To start, I brightened up the Kickstarter page with a mid-campaign palette-swap.

Those changes, applied to the gameplay scene, would look like this. That helped, but wasn't enough.

Ultimately, two game design decisions enabled the final look:
  1. Light and dark teams rather than red and blue. That gave Caitlyn much more freedom to use those hues in character art, and made it a lot easier to compose the screen for overall chromatic harmony.
  2. The player is always light by default, but can choose to play as dark from the settings menu. This improved the player experience by completely eliminating the messy opening beat when the player had to halt their strategizing to figure out which team they were on. For art, it freed a bunch of UI elements from their role as team color indicators.

In some ways, I treated this art direction pass as if we were starting from scratch. Forget what we have, and where we've been; what do we want, and what do we love?

After gathering folders and folders of reference, I narrowed it down, and then narrowed it down again. I've found that reference-gatherers tend to make one of two mistakes:
  1. Not enough reference. These projects usually fall flat and look generic. No matter how brilliantly creative you are, the whole of human and natural history has you beat, so go out, find something awesome, and let it make your creations more unique.
  2. Too much reference. When looking at a pile of unbelievably amazing gorgeous inspiring reference, it's difficult to accept that you simply can't use all of it. Sometimes two really cool pieces just aren't compatible because they pull in different directions. Sometimes a piece that's freaking amazing just isn't right for this project. Learning to edit down reference is the difference between pretty good fairly-clear art direction and amazing ultra-clear focused art direction.

Another important part of the design process is defining the problem and naming solutions. This is how you know whether or not your reference actually supports the goals of the project. In reality, the two processes occur in tandem. Some design restrictions and goals are known from the outset, and others grow out of found inspiration and reference. I collected thoughts about Spirit Siege's new art direction and laid out art rules to support them in this art design document.

While doing an art direction pass this late in development is not ideal (we've thrown out an awful lot of work), in many ways it's easier than starting out in a void.

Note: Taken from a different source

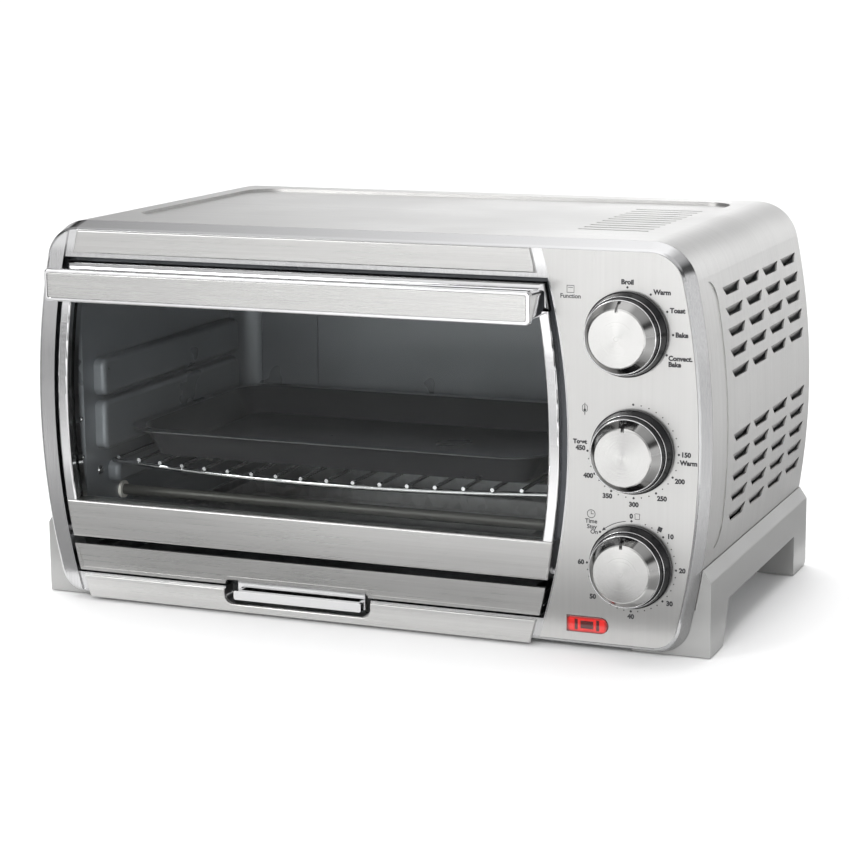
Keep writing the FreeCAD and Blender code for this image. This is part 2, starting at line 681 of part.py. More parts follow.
def handle_frame():
    """Bar handle: a chromed front rail with a shallow pocket and a post at each end."""
    x0, x1 = DOOR_X - HANDLE_HALF, DOOR_X + HANDLE_HALF
    front, back = -HANDLE_REACH, -HANDLE_REACH + HANDLE_THICK
    rail = rounded_panel(x0, x1, HANDLE_BOTTOM, HANDLE_TOP, 3.0, front, back)
    rail = round_edges(rail, 1.2, lambda edge: lies_at("y", front)(edge) or lies_at("y", back)(edge))
    pocket = rounded_panel(x0 + HANDLE_RIM, x1 - HANDLE_RIM, HANDLE_BOTTOM + HANDLE_RIM, HANDLE_TOP - HANDLE_RIM,
                           2.0, front - 1, front + 1.2)
    posts = []
    for side in (-1, 1):
        outer = DOOR_X + side * HANDLE_HALF
        inner = outer - side * HANDLE_POST
        post = box(min(outer, inner), max(outer, inner), back - 1, -PLATE_PROUD, HANDLE_BOTTOM + 3, HANDLE_TOP - 3)
        posts.append(round_edges(post, 2.0, runs_along("y", -PLATE_PROUD - back + 1)))
    screws = [rod(V(x, back + 2, z), V(x, 30, z), HANDLE_SCREW_R) for x, z in handle_screw_places()]
    return cut_all(join([rail] + posts), [pocket] + screws)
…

For one thing, the gameplay is solid, stable, and fun. We already know what the mechanics are and how things will be arranged on the screen. We know what's important to the player when. Think of it as having a really well-tested greybox, that happens to not be grey.

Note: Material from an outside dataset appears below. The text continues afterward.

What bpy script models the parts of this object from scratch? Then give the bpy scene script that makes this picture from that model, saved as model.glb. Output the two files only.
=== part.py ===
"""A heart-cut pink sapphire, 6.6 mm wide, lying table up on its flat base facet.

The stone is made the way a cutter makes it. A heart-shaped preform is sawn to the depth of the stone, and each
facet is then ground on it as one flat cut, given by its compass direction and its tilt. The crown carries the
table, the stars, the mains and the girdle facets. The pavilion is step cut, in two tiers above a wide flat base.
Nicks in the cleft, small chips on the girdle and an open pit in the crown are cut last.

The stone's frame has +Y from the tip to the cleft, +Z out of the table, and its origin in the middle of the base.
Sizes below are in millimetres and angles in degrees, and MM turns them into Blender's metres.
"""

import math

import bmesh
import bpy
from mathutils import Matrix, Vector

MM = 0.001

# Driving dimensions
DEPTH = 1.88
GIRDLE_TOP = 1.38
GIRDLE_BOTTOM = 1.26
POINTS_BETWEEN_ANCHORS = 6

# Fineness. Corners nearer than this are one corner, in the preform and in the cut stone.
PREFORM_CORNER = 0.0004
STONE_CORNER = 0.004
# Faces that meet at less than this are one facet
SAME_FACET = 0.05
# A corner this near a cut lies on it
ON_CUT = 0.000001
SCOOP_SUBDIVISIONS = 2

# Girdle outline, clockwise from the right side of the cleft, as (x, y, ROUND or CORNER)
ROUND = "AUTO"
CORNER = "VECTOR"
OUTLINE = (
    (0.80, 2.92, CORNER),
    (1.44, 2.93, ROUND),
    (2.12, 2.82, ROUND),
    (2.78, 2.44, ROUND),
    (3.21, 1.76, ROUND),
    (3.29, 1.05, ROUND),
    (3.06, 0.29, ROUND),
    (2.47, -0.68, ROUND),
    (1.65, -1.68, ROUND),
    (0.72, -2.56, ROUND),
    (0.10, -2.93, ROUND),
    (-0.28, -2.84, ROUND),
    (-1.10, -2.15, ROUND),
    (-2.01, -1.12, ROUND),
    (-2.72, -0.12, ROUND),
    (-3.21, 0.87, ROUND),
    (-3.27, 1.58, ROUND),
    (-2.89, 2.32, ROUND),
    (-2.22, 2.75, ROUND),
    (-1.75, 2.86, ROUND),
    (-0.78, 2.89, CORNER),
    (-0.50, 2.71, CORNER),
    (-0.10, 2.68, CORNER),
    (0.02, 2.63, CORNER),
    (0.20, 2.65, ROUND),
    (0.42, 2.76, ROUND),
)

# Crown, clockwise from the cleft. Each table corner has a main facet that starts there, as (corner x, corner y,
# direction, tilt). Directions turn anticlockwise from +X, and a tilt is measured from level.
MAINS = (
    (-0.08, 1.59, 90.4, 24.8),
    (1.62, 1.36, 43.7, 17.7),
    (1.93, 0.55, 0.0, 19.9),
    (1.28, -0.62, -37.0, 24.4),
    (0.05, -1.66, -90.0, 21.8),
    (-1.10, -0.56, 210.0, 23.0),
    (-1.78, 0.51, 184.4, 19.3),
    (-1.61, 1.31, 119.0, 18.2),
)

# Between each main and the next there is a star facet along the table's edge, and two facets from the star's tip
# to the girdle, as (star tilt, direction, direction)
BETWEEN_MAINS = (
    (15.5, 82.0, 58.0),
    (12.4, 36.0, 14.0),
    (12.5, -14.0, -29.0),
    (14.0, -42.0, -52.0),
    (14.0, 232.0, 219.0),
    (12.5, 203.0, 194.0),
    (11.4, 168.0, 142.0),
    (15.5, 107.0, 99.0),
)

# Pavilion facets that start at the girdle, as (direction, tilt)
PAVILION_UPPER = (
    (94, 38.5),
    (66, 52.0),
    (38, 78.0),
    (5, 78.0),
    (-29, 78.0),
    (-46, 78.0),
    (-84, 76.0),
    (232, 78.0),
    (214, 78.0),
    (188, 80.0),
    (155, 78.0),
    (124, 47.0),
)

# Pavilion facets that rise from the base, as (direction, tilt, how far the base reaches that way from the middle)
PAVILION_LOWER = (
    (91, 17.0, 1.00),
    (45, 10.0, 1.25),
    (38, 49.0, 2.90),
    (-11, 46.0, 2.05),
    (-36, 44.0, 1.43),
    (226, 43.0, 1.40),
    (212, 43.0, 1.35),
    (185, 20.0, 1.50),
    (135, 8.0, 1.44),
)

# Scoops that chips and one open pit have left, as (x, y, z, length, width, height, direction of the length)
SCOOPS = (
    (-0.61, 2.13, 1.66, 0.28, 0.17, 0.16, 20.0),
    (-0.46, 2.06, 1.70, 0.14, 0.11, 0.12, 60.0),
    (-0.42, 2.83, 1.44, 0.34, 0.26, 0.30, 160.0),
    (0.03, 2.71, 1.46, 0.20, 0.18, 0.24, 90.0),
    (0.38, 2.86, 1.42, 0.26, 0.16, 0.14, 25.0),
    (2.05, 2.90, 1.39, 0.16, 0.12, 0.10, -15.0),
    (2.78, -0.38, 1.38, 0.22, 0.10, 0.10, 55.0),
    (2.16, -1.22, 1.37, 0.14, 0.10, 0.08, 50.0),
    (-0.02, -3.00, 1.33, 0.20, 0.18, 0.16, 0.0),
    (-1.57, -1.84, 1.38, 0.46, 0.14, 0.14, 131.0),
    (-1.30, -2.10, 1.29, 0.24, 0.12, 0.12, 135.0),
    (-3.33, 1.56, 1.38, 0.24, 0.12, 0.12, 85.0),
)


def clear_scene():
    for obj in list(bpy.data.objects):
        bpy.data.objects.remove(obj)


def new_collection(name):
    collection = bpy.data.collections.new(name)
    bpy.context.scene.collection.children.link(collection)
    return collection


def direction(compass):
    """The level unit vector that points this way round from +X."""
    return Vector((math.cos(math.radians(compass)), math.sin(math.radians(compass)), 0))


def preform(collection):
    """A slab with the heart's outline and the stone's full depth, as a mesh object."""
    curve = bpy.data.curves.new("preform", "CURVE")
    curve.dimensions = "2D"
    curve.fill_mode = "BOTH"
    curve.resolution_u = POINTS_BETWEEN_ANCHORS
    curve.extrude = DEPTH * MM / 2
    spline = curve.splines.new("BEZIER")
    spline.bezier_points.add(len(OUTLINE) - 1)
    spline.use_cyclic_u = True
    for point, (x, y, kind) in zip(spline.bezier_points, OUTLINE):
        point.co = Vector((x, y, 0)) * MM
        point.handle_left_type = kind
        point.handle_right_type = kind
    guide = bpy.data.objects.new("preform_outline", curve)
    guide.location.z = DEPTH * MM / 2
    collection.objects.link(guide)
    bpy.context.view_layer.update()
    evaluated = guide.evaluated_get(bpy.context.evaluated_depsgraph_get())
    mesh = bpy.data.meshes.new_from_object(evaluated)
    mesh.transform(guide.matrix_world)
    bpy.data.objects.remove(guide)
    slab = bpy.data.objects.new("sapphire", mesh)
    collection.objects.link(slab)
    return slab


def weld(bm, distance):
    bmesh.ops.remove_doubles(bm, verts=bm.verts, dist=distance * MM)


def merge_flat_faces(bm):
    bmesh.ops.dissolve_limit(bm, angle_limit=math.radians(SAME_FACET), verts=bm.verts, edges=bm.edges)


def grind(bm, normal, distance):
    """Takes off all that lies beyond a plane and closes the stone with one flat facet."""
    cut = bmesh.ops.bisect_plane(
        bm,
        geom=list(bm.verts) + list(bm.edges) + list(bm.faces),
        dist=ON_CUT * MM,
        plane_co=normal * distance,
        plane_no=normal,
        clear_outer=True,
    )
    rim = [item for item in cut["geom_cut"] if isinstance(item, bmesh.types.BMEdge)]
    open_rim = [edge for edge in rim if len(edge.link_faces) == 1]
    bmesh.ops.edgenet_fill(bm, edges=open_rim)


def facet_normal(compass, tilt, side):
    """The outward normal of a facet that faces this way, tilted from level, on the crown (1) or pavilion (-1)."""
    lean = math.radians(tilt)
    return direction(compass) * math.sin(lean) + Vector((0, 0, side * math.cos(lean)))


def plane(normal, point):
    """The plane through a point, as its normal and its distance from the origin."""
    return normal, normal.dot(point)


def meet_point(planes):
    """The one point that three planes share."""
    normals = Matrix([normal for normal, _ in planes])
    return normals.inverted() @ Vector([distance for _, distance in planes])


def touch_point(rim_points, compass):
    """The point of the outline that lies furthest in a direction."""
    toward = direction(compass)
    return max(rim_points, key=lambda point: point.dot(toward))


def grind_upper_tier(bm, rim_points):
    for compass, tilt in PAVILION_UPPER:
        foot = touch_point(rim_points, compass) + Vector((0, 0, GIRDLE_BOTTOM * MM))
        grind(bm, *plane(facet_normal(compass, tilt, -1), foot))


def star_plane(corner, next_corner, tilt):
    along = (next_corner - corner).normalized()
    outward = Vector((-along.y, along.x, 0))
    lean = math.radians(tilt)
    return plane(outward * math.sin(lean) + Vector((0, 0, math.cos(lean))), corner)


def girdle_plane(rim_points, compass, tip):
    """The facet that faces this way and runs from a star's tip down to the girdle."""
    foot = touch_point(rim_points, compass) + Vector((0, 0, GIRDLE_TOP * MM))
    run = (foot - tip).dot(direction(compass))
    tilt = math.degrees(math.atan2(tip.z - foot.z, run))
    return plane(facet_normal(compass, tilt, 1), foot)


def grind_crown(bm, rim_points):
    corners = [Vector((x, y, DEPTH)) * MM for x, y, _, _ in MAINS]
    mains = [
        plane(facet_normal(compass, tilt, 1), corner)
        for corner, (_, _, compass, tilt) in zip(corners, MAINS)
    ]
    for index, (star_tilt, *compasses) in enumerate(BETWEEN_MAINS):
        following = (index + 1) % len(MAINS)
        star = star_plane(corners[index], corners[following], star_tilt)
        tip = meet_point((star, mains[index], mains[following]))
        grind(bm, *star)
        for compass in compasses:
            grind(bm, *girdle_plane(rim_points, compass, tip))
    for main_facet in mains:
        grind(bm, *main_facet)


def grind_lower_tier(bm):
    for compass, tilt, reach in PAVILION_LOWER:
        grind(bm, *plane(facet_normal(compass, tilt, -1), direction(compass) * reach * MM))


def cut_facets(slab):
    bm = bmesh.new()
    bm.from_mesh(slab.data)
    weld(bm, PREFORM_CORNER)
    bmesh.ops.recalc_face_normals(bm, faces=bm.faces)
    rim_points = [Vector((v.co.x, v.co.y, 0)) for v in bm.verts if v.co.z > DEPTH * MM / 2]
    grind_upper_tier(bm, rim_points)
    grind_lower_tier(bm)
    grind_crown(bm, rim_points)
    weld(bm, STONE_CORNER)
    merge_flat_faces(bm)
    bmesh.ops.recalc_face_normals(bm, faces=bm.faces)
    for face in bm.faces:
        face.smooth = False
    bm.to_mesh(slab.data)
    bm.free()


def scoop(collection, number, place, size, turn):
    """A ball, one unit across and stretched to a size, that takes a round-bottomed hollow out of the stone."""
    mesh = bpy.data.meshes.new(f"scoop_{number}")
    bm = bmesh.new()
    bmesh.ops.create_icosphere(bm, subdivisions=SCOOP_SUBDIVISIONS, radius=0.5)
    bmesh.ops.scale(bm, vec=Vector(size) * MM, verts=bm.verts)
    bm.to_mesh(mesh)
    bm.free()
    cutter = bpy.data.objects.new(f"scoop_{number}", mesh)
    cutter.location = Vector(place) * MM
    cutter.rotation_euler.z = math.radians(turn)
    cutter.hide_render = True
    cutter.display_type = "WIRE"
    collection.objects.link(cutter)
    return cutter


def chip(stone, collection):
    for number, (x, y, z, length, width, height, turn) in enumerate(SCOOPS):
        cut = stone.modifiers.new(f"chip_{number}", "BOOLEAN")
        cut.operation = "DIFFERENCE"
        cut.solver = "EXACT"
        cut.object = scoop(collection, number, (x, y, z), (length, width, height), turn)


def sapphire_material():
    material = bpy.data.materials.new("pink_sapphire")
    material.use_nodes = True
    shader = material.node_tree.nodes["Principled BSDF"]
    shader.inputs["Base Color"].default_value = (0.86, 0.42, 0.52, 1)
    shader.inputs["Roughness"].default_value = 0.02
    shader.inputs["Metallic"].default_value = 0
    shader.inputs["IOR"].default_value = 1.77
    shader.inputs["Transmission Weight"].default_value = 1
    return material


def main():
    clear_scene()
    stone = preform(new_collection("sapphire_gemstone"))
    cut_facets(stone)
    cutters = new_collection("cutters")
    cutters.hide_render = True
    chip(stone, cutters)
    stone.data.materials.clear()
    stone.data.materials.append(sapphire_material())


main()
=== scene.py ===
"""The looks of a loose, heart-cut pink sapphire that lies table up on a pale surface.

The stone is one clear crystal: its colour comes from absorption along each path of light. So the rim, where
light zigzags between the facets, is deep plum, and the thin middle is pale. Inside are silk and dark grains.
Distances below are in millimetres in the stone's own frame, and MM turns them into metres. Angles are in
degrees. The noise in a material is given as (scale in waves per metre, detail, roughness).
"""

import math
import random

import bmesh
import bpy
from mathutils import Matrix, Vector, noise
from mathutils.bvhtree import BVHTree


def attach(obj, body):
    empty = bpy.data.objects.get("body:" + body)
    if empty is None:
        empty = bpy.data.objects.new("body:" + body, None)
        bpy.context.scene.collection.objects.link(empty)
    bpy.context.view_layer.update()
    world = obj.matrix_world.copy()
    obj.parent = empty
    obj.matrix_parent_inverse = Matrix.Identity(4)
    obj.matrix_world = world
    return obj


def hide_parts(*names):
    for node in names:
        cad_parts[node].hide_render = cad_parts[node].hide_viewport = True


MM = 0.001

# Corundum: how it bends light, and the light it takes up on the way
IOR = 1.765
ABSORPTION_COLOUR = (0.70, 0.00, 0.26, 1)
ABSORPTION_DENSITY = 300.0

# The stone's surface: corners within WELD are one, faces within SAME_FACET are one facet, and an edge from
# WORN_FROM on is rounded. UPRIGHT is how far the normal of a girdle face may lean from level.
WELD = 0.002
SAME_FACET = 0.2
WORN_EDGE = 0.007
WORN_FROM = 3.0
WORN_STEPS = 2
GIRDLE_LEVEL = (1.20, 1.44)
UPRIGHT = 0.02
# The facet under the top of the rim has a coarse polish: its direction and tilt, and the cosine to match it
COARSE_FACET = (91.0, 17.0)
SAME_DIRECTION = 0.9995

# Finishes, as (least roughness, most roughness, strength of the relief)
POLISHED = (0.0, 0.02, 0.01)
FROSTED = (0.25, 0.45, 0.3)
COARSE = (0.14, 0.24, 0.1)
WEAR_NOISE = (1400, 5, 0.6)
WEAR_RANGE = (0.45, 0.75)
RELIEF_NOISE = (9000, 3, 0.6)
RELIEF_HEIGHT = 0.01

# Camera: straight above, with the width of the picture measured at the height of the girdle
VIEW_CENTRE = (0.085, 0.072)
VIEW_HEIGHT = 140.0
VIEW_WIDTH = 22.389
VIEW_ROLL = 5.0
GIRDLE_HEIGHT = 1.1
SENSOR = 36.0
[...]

For another thing, Caitlyn's character art style had undergone its own evolution by then and she'd really hit her stride delivering solid consistent appeal. Whatever the rest of the game might have become, it needed to support, enhance, and showcase those lovable characters.

In addition to the broad look & feel reference, I also found us specific reference for UI elements and a rendering style for the background. Meanwhile, Terry gathered her own reference for special effects animation and we worked together to find a compatible middle ground.

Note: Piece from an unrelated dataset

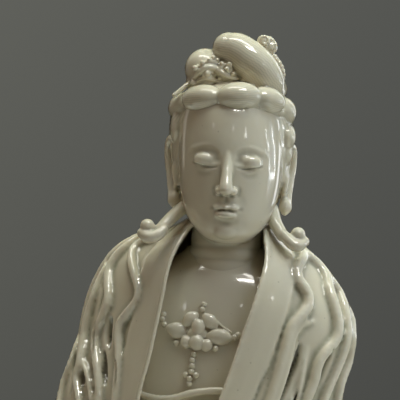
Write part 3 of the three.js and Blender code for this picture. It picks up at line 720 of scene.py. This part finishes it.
# Hair: combed over the head, a rope of rolls round the brow, and a coiled topknot.
hair = {
    "rings": [[190, 0.7, 11, 14, 11], [198, 0.4, 9, 17.5, 16], [207, 0, 7, 22, 21.5],
              [217, -0.4, 5.5, 25.2, 25.5], [228, -0.8, 5, 26.8, 27], [238, -1.2, 4.5, 26.8, 26.5],
              [245, -1.5, 4, 24.4, 24], [250, -1.5, 4, 19, 19], [255, -1.5, 4, 9, 9]],
    # the rolls of the rope: turn from the front in degrees, half length, half height, height and tip
    "rolls": [(5, 9.4, 6.1, 247.8, -0.1), (-37, 10.2, 5.9, 246.2, -0.09), (40, 9.0, 5.6, 247.4, 0.12),
              (76, 8.6, 6.4, 243.8, 0.3), (-77, 9.4, 6.1, 242.8, -0.3), (118, 10.2, 6.0, 242.2, 0.1),
              (-120, 10.6, 6.0, 241.6, -0.1), (158, 9.6, 6.2, 240.8, 0.05), (-162, 10.2, 6.2, 240.6, 0)],
    "rollDepth": 6.6,
    "fullness": 2.7,
    "browCentre": (-1.4, 3),
    "rollReach": (21.4, 25.8),
    "bandReach": (21.6, 25.2),
    "band": 3.5,
    "bandHeight": 245.5,
    "bandDrop": 1.8,
    "coil": [(-5, -8, 268.9), (-1.6, -9.2, 268.1), (3, -10, 265.2), (7.3, -10.2, 261.8), (10.7, -9, 258.2),
             (13.4, -4.5, 254.6), (14.2, 3, 253.2), (9, 11.5, 254.2), (-2, 14.5, 256), (-12, 8, 258.5)],
    "coilRadii": [6.8, 7.6, 8.2, 8.2, 7.9, 7.2, 7.0, 7.1, 7.3, 7.5],
    # lumps under the coil and at the temples, as centre and size
    "knot": [((-14.3, -4, 259.7), (8.7, 9.8, 8.9)), ((-13.6, -3, 254.6), (8.6, 9, 8)),
             ((-5, -6, 258.6), (7.5, 8, 6.5)), ((0, 3, 256.5), (12, 12, 10))],
    "temples": [((-24.4, -3.4, 235), (3.2, 7.5, 8.0)), ((22.4, -3.6, 233.2), (4.1, 7.5, 6.0)),
                ((22.4, -2.6, 226.5), (3.3, 6.0, 6.0))],
    "combed": {
        "places": [(20, 0, 243, 4), (24, 0, 232, 0), (23.5, 0, 220, 0), (19, 0, 208, 0), (12, 0, 196, 0)],
        "wide": 1.1,
        "high": [-0.25, -0.5, -0.5, -0.4],
    },
    "combLines": 44,
    "grain": 0.52,
}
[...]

Next came sketches to explore the shape language of various UI elements. I did many of these while flipping through The Styles of Ornamenta Dover publication by Alexander Speltz and an excellent visual overview of decorative art history. Again, as creative as I am, it is a lot easier to conjure up new ideas when inspired by existing ones.



For the first mockup, I picked the teardrop UI shape, and ran with it just to have something there. Moving the horizon up in this background painting made the forced perspective less jarring, while the ocean vista still allowed the space to feel more open. 

At this point, I was frustrated with the colors because I'd made a tactical error in choosing look & feel reference. The gameplay scene contains a lot of grass by necessity, so unless we were going to make the playing field distinct from its environment, that meant colors in the green spectrum. The reference, however, was dominated by blue/teal sky and water colors.

I had been trying emulate the awesome randomized-yet-gradient tile pattern from the reference on the game board, but we decided that it might confuse the player. Do lighter squares mean something different? Do they ever change color? A simple checker pattern would be easily understood and familiar enough to fade out of awareness. For a touch of atmospheric perspective, I kept a front-to-back gradient within the light and the dark greens.

In the next round, I brightened the colors even more, brought back team health bars, and revisited a different card design from the sketches. 

Option 3 was the team's favorite. The winning card design wasn't as round and friendly-looking as the teardrop cards, so I incorporated more simple rounded shapes back into the UI elements and hand area border.

I had to fiddle around with it a bit to find the right balance of values and contrasts for the background painting. We needed it to be bright enough to lighten the overall look & feel, but not so bright or high contrast that it drew attention away from the important stuff happening in the game.

This was also when we added terrain back in, which seemed as good a time as any to address the scale problem. Previously, our terrain types had been:
  • water - can shoot over, can't place on
  • forest - can't shoot over, can place in
  • mountains/rocks - can't shoot over, can't place on
I wanted to transfer those same functions into art on a human scale, so the team got together and did a brainstorming session for alternatives. After lots of whiteboard drawings, we were all fairly convinced that a fortress/bunker would be the best alternative to a forest (can't shoot over, can place in), but I'd mock up some tall grasses just in case. Turns out, we all liked the tall grasses more. A single tree was a pretty clean and undisputed alternative to mountains (can't shoot over, can't place on), and water stayed the same.

The next pass was polish, bringing in the shiny glass rendering style for buttons, the new spirit icon, and fleshing out the background painting.

With the broad strokes more or less settled, it was time to nail down a background color for the hand area. The favorites from Round 1 were carried over into Round 2. 

The Spirit bottle icon wasn't quite working yet. We needed it to read clearly on the card, where it's obscured by the cost number, and be instantly associated with the Spirit counter above, where it stands alone. First we backed up and reconsidered other shapes. Orbs? Gems? Ultimately we stuck with the bottle. 

Then we tried some different variations to find what would read the most clearly in both contexts.

To get to the image shown below, I shrunk the characters in the card frames so their silhouettes would read more clearly, rendered the final card back, and added in the dark blue countdown timers that tell the player when they'll be able to afford a card and when they'll be dealt their next card.

The last step was card frames that denote rarity. In our game, white is common, green is rare, blue is epic, and purple is mythic.

I hope you've enjoyed this glimpse into the creative process behind Spirit Siege's art style.